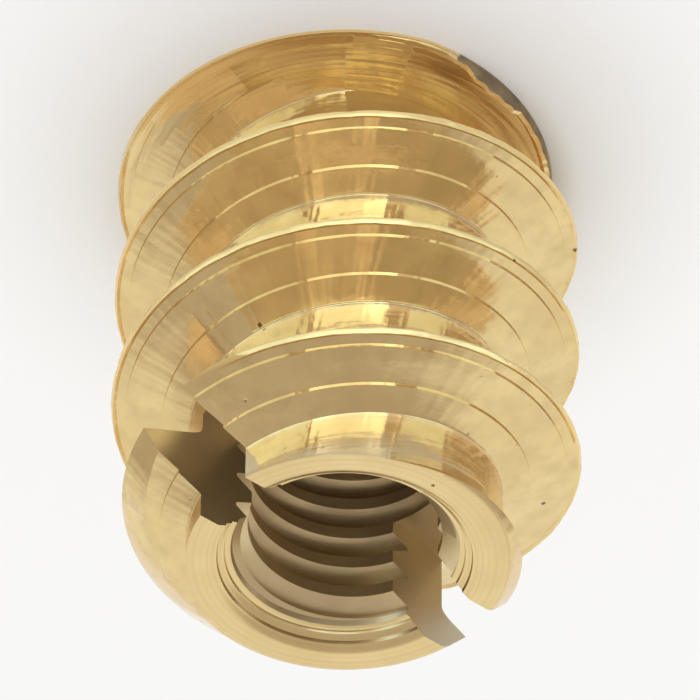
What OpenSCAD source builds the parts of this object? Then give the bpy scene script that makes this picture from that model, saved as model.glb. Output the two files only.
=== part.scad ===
// Screw-in threaded insert for wood, turned from one piece of brass bar.
// It stands on its plain end. The slotted end, where the driver goes in, points up.

/* [Overall] */
// Outer diameter over the crests of the coarse thread
outer_d = 12; // [11.5:0.1:14.5]
// Length from the plain end to the slotted end
length = 13; // [11.5:0.1:18]

/* [Coarse outer thread] */
// Distance from one crest to the next
pitch = 3.8; // [3.3:0.1:4.6]
// Diameter at the bottom of the groove
root_d = 8; // [7.5:0.1:8.6]
// Length along the axis of the flank that faces the slotted end
near_flank = 1.1; // [0.8:0.05:1.4]
// Length along the axis of the flank that faces the plain end
far_flank = 1.2; // [0.8:0.05:1.4]
// Width of the flat left on the crest
crest_flat = 0.1; // [0.05:0.01:0.2]
// Share of each flank's length that curves into the groove
root_curve = 0.3; // [0.2:0.05:0.8]

/* [Slotted end] */
// Diameter of the end face, where the lead-in cone begins
end_d = 8.3; // [8.1:0.05:8.7]
// Length of the lead-in cone, from the end face to the full diameter over the crests
cone_h = 2.1; // [1.6:0.1:3.2]
// Bevel round the outer corner of the end face
end_bevel = 0.1; // [0.05:0.05:0.2]
// Width of the end face, from the countersink's mouth to the cone, bevel included
end_face_w = 0.75; // [0.5:0.05:1]
// Width of the screwdriver slot
slot_w = 1.8; // [1.4:0.05:2.2]
// Depth of the slot at its deepest point
slot_depth = 3.8; // [2.8:0.1:4.5]
// Diameter of the slitting saw that cuts the slot
saw_d = 26; // [20:1:60]
// How far the middle of the saw's cut lies off the axis
saw_shift = 0.9; // [0:0.1:1.2]

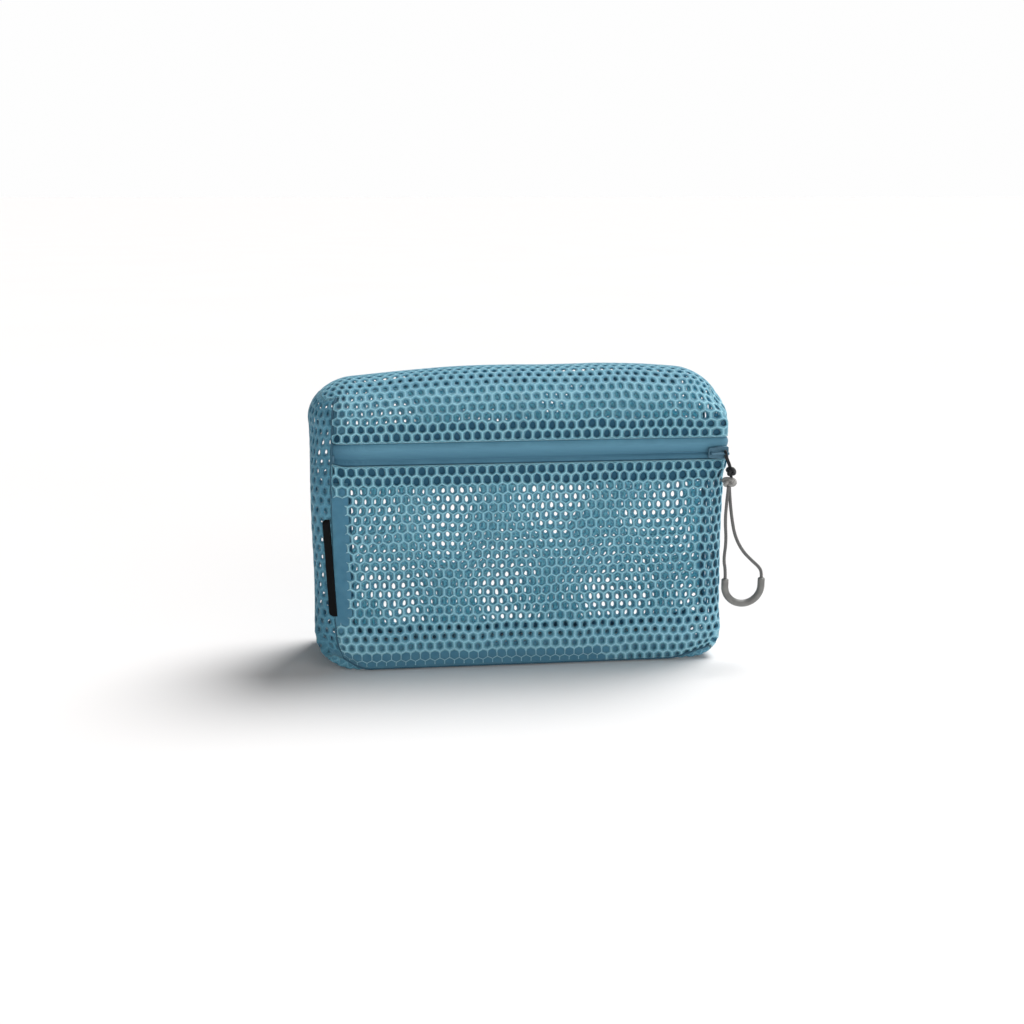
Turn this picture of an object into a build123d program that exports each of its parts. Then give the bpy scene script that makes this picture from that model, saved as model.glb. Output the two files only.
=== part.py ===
"""Net packing cube with a zipped lid and a cord pull.

+X is the cube's right, the front with the zip faces -Y and +Z is up. The origin is the
middle of the flat base. Every soft panel is a thin closed wall on one rounded form.
"""

import os
from math import cos, pi, radians, sin, tan

from build123d import *

# The whole cube, millimetres
WIDTH = 220.0
DEPTH = 58.0
HEIGHT = 158.0
NET = 1.2
SEAM_GAP = 0.3

# Corner radii: seen from above, from the front, and from the side
PLAN_RADIUS = 12.0
PLAN_RADIUS_AT_ZIP_END = 4.0
FRONT_TOP_LEFT = 20.0
FRONT_TOP_RIGHT = 30.0
FRONT_BOTTOM_LEFT = 15.0
FRONT_BOTTOM_RIGHT = 9.0
DOME_RADIUS = 26.0
HEM_RADIUS = 6.0

# Seam lines
SEAM_LEFT = -98.0
SEAM_SIDE = 17.0
BASE_SEAM_Z = 3.5
LID_RIGHT = 97.0
LID_EDGE_Z = 122.6
FRONT_EDGE_Z = 110.8
HINGE_ANGLE = 45.0

# Zip
CHAIN_Z = 114.4
CHAIN_HALF_GAP = 0.5
TAPE = 0.6
TAPE_WIDTH = 11.5
COIL_HEIGHT = 1.4
COIL_WIDTH = 1.5
TAPE_LEFT = -97.4
LID_TAPE_LEFT = -84.8
STOP_LENGTH = 1.4

# Seam bindings
BINDING = 0.8
BINDING_WIDTH = 8.5
BINDING_BOTTOM = 10.3
BINDING_TOP = 102.0

# Side label
LABEL = 0.9
LABEL_WIDTH = 6.5
LABEL_BOTTOM = 31.5
LABEL_TOP = 83.5

# Slider
RUNNING_GAP = 0.4
SLIDER_LEFT = 97.6
SLIDER_LENGTH = 10.8
SLIDER_INNER_LENGTH = 8.0
SLIDER_HALF_WIDTH = 3.3
SLIDER_PLATE = 1.1
SLIDER_FLANGE = 0.6
SLIDER_WEB = 0.4
SLIDER_WEB_LENGTH = 3.4
SLIDER_TAIL_TAPER = 0.7
SLIDER_CORNER = 0.9
SLIDER_EDGE = 0.4
BRIDGE_BAR_RADIUS = 0.6
BRIDGE_REACH = 2.45
BRIDGE_POST = 1.0
BRIDGE_INSET = 0.9

# Pull
PULL_Y = -33.3
LOOP_CORD = 1.2
LOOP_PLAY = 0.25
TAIL_CORD = 1.8
BLACK_KNOT_RADIUS = 2.8
BLACK_KNOT = (109.2, PULL_Y, 105.1)
GREY_KNOT = (108.4, PULL_Y, 99.4)
GREY_KNOT_HALF_WIDTH = 4.1
GREY_KNOT_HALF_HEIGHT = 2.3
GREY_KNOT_HALF_DEPTH = 2.9
TAB_RADIUS = 1.9
TAB_BEND = 9.9
TAB_CENTRE = (118.4, PULL_Y, 42.4)
TAB_ARM = 4.2
TAB_RIM = 0.5

HALF_WIDTH = WIDTH / 2
FRONT_Y = -DEPTH / 2
BACK_Y = DEPTH / 2
FAR = 2 * WIDTH
TAPE_OUTER = NET
TAPE_INNER = NET + TAPE
COIL_INNER = TAPE_INNER + COIL_HEIGHT
BINDING_INNER = NET + BINDING

os.makedirs("parts", exist_ok=True)


def rounded_outline(plane, low, high, radii):
    """A rectangle with its own radius at each corner, in the order of the corners below."""
    corners = [low, (high[0], low[1]), high, (low[0], high[1])]
    with BuildSketch(plane) as outline:
        with BuildLine():
            Polyline(*corners, close=True)
        make_face()
        for corner, radius in zip(corners, radii):
            fillet(outline.vertices().sort_by_distance(Vector(*corner))[0], radius)
    return outline.sketch


def soft_form(inset):
    """The cube's rounded form, moved inwards by inset on every side."""
    half, front, back = HALF_WIDTH - inset, FRONT_Y + inset, BACK_Y - inset
    low, top = inset, HEIGHT - inset
    plan_radii = [radius - inset for radius in
                  (PLAN_RADIUS, PLAN_RADIUS_AT_ZIP_END, PLAN_RADIUS, PLAN_RADIUS)]
    front_radii = [radius - inset for radius in
                   (FRONT_BOTTOM_LEFT, FRONT_BOTTOM_RIGHT, FRONT_TOP_RIGHT, FRONT_TOP_LEFT)]
    side_radii = [radius - inset for radius in
                  (HEM_RADIUS, HEM_RADIUS, DOME_RADIUS, DOME_RADIUS)]
    plan = rounded_outline(Plane.XY.offset(low), (-half, front), (half, back), plan_radii)
    face = rounded_outline(Plane.XZ, (-half, low), (half, top), front_radii)
    side = rounded_outline(Plane.YZ, (front, low), (back, top), side_radii)
    with BuildPart() as form:
        extrude(plan, amount=top - low)
        extrude(face, amount=DEPTH, both=True, mode=Mode.INTERSECT)
        extrude(side, amount=WIDTH, both=True, mode=Mode.INTERSECT)
    return form.part


def layer(outer, inner):
    """The closed wall between two insets of the form."""
    with BuildPart() as wall:
        add(soft_form(outer))
        add(soft_form(inner), mode=Mode.SUBTRACT)
    return wall.part


def block(low, high):
    """A box from its lowest to its highest corner."""
    size = [b - a for a, b in zip(low, high)]
    with BuildPart() as solid:
        with Locations(low):
            Box(*size, align=(Align.MIN, Align.MIN, Align.MIN))
    return solid.part


def dome_point(reach, shift):
    """A point on the hinge seam's plane, reach from the dome's centre and shift along it."""
    angle = radians(HINGE_ANGLE)
    centre_y = BACK_Y - DOME_RADIUS
    centre_z = HEIGHT - DOME_RADIUS
    return (centre_y + reach * cos(angle) - shift * sin(angle),
            centre_z + reach * sin(angle) + shift * cos(angle))


def side_region(points, left, right):
    """A polygon seen from the side, pulled from left to right."""
    with BuildPart() as region:
        with BuildSketch(Plane.YZ.offset(left)):
            with BuildLine():
                Polyline(*points, close=True)
            make_face()
        extrude(amount=right - left)
    return region.part


def save(piece, name):
    """Label one finished piece and write its file."""
    piece.part.label = name
    export_step(piece.part, f"parts/{name}.step")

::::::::

### Instructions to follow
Return exactly the leading lines of the listing, stopping after the line in which "root_curve = 0.3; // [0.2:0.05:0.8]" occurs.

### Exercise result
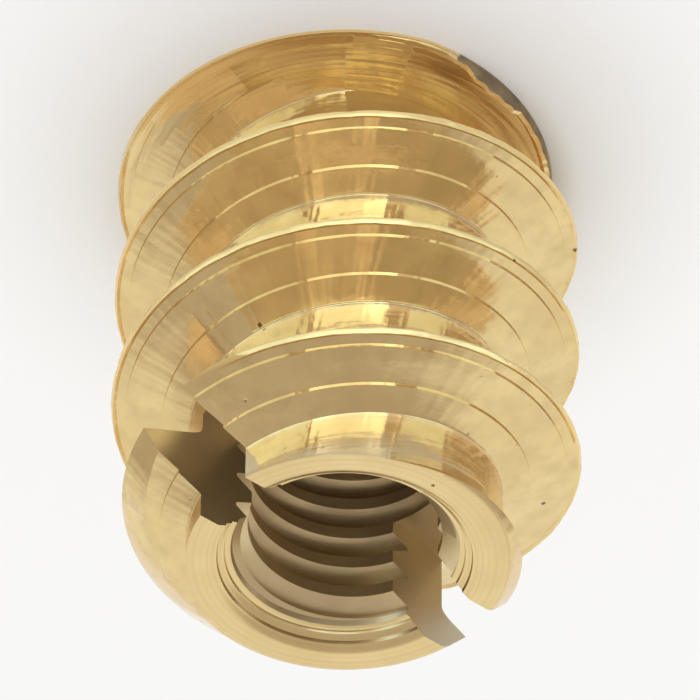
What OpenSCAD source builds the parts of this object? Then give the bpy scene script that makes this picture from that model, saved as model.glb. Output the two files only.
=== part.scad ===
// Screw-in threaded insert for wood, turned from one piece of brass bar.
// It stands on its plain end. The slotted end, where the driver goes in, points up.

/* [Overall] */
// Outer diameter over the crests of the coarse thread
outer_d = 12; // [11.5:0.1:14.5]
// Length from the plain end to the slotted end
length = 13; // [11.5:0.1:18]

/* [Coarse outer thread] */
// Distance from one crest to the next
pitch = 3.8; // [3.3:0.1:4.6]
// Diameter at the bottom of the groove
root_d = 8; // [7.5:0.1:8.6]
// Length along the axis of the flank that faces the slotted end
near_flank = 1.1; // [0.8:0.05:1.4]
// Length along the axis of the flank that faces the plain end
far_flank = 1.2; // [0.8:0.05:1.4]
// Width of the flat left on the crest
crest_flat = 0.1; // [0.05:0.01:0.2]
// Share of each flank's length that curves into the groove
root_curve = 0.3; // [0.2:0.05:0.8]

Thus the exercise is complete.